Extracted records
——

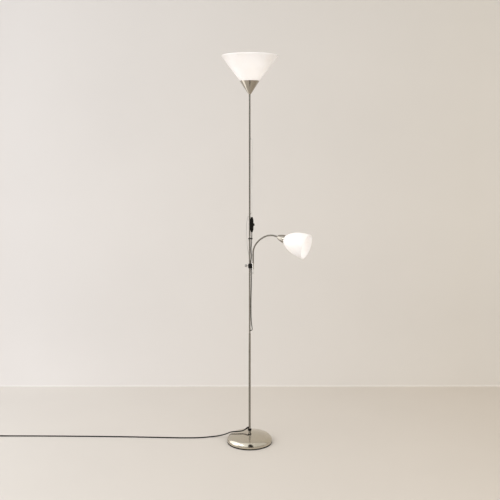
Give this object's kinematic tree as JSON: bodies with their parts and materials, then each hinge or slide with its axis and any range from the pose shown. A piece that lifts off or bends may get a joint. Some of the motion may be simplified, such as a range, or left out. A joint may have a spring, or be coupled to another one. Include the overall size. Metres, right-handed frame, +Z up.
{
  "type": "torchiere floor lamp with reading light",
  "caption": "Slim grey floor lamp with a white conical uplighter bowl, a bell-shaped reading shade on a bendable arm, a switch on the lead and a weighted domed base.",
  "frame": {"origin": "centre of the base's underside, on the floor", "axes": "+Z up along the pole, +X towards the reading lamp's side, -Y towards the viewer of the picture"},
  "size_m": [1.6373, 0.297, 1.784],
  "materials": {
    "pole_grey": "satin nickel",
    "iron": "rough black",
    "zinc": "zinc plated",
    "pad_black": "matte",
    "black_plastic": "fine grain",
    "grey_plastic": "matte",
    "ferrule_metal": "satin",
    "neck_metal": "ribbed",
    "brass_parts": "polished",
    "white_plastic": "translucent white",
    "bulb_glass": "frosted",
    "cap_metal": "satin",
    "black_lead": "satin",
    "pale_lead": "satin"
  },
  "bodies": {
    "stand": {"base_cover": "pole_grey", "foot_collar": "pole_grey", "pole_lower": "pole_grey", "pole_middle": "pole_grey", "pole_upper": "pole_grey", "pole_top": "pole_grey", "pole_reducer": "pole_grey", "uplighter_cup": "pole_grey", "base_weight": "iron", "base_nut": "zinc", "base_washer": "zinc", "pole_studs": "zinc", "switch_screws": "zinc", "base_pad": "pad_black", "strain_relief": "black_plastic", "collar_ring": "black_plastic", "lower_grommet": "black_plastic", "cable_clip": "black_plastic", "switch_back": "black_plastic", "switch_front": "black_plastic", "plug_body": "black_plastic", "coil_tie": "black_plastic", "upper_grommet": "grey_plastic", "switch_contacts": "brass_parts", "plug_pins": "brass_parts", "uplighter_bowl": "white_plastic", "uplighter_ring": "white_plastic", "uplighter_socket": "white_plastic", "socket_bush": "white_plastic", "uplighter_bulb": "bulb_glass", "uplighter_bulb_cap": "cap_metal", "mains_cord": "black_lead", "mains_coil": "black_lead", "supply_lead": "black_lead", "inner_lead_lower": "black_lead", "uplighter_lead": "pale_lead", "reading_lead": "pale_lead", "inner_lead_top": "pale_lead"},
    "liner": {"clamp_liner": "black_plastic", "lead_sleeve": "black_plastic"},
    "clamp": {"arm_clamp": "black_plastic", "arm_ferrule": "ferrule_metal", "arm_lead": "pale_lead"},
    "knob": {"clamp_screw": "grey_plastic"},
    "rocker": {"switch_rocker": "black_plastic"},
    "neck_lower": {"gooseneck_1": "neck_metal", "neck_wire_1": "pale_lead"},
    "neck_middle": {"gooseneck_2": "neck_metal", "neck_wire_2": "pale_lead"},
    "neck_upper": {"gooseneck_3": "neck_metal", "neck_wire_3": "pale_lead"},
    "reading_head": {"gooseneck_4": "neck_metal", "neck_wire_4": "pale_lead", "reading_cup": "pole_grey", "reading_socket": "white_plastic", "reading_ring": "white_plastic", "reading_shade": "white_plastic", "reading_bulb": "bulb_glass", "reading_bulb_cap": "cap_metal"}
  },
  "joints": [
    {"name": "arm_height", "type": "slide", "parent": "stand", "child": "liner", "axis": [0, 0, 1], "range_m": [-0.015, 0.015], "deforming": ["reading_lead"]},
    {"name": "arm_swivel", "type": "hinge", "parent": "liner", "child": "clamp", "pos_m": [0, 0, 0.843], "axis": [0, 0, 1], "range_deg": [-30, 30], "deforming": ["arm_lead"]},
    {"name": "knob_turn", "type": "hinge", "parent": "clamp", "child": "knob", "pos_m": [-0.01438, 0.00701, 0.843], "axis": [0.8988, -0.4384, 0], "range_deg": [-180, 180]},
    {"name": "rocker_press", "type": "hinge", "parent": "stand", "child": "rocker", "pos_m": [0.0129, -0.0158, 1.035], "axis": [0, -1, 0], "range_deg": [0, 14]},
    {"name": "neck_bend_1", "type": "hinge", "parent": "clamp", "child": "neck_lower", "pos_m": [0.01573, -0.00767, 0.88411], "axis": [-0.4384, -0.8988, 0], "range_deg": [-20, 3], "deforming": ["gooseneck_1", "neck_wire_1"]},
    {"name": "neck_bend_2", "type": "hinge", "parent": "neck_lower", "child": "neck_middle", "pos_m": [0.02357, -0.0115, 0.93685], "axis": [-0.4384, -0.8988, 0], "range_deg": [-20, 20], "deforming": ["gooseneck_2", "neck_wire_2"]},
    {"name": "neck_bend_3", "type": "hinge", "parent": "neck_middle", "child": "neck_upper", "pos_m": [0.05715, -0.02787, 0.97537], "axis": [-0.4384, -0.8988, 0], "range_deg": [-20, 20], "deforming": ["gooseneck_3", "neck_wire_3"]},
    {"name": "neck_bend_4", "type": "hinge", "parent": "neck_upper", "child": "reading_head", "pos_m": [0.10337, -0.05042, 0.98947], "axis": [-0.4384, -0.8988, 0], "range_deg": [-30, 30], "deforming": ["gooseneck_4", "neck_wire_4"]}
  ]
}
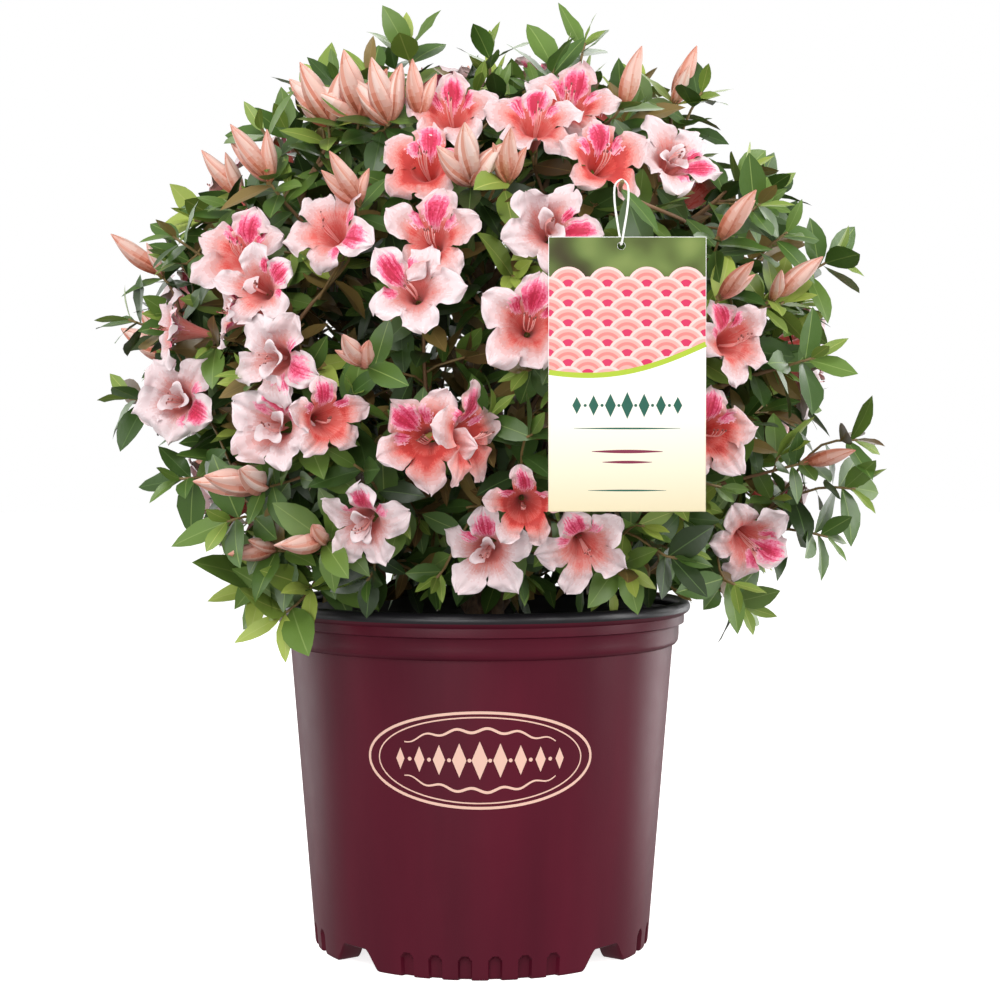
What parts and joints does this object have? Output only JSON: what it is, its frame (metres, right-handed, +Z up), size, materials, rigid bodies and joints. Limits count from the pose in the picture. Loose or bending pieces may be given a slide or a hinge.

——

#### WHAT IS EXPECTED
Among the entries above, identify all lines with "from" and copy them.

#### ANSWER IN FULL
Give this object's kinematic tree as JSON: bodies with their parts and materials, then each hinge or slide with its axis and any range from the pose shown. A piece that lifts off or bends may get a joint. Some of the motion may be simplified, such as a range, or left out. A joint may have a spring, or be coupled to another one. Include the overall size. Metres, right-handed frame, +Z up.
What parts and joints does this object have? Output only JSON: what it is, its frame (metres, right-handed, +Z up), size, materials, rigid bodies and joints. Limits count from the pose in the picture. Loose or bending pieces may be given a slide or a hinge.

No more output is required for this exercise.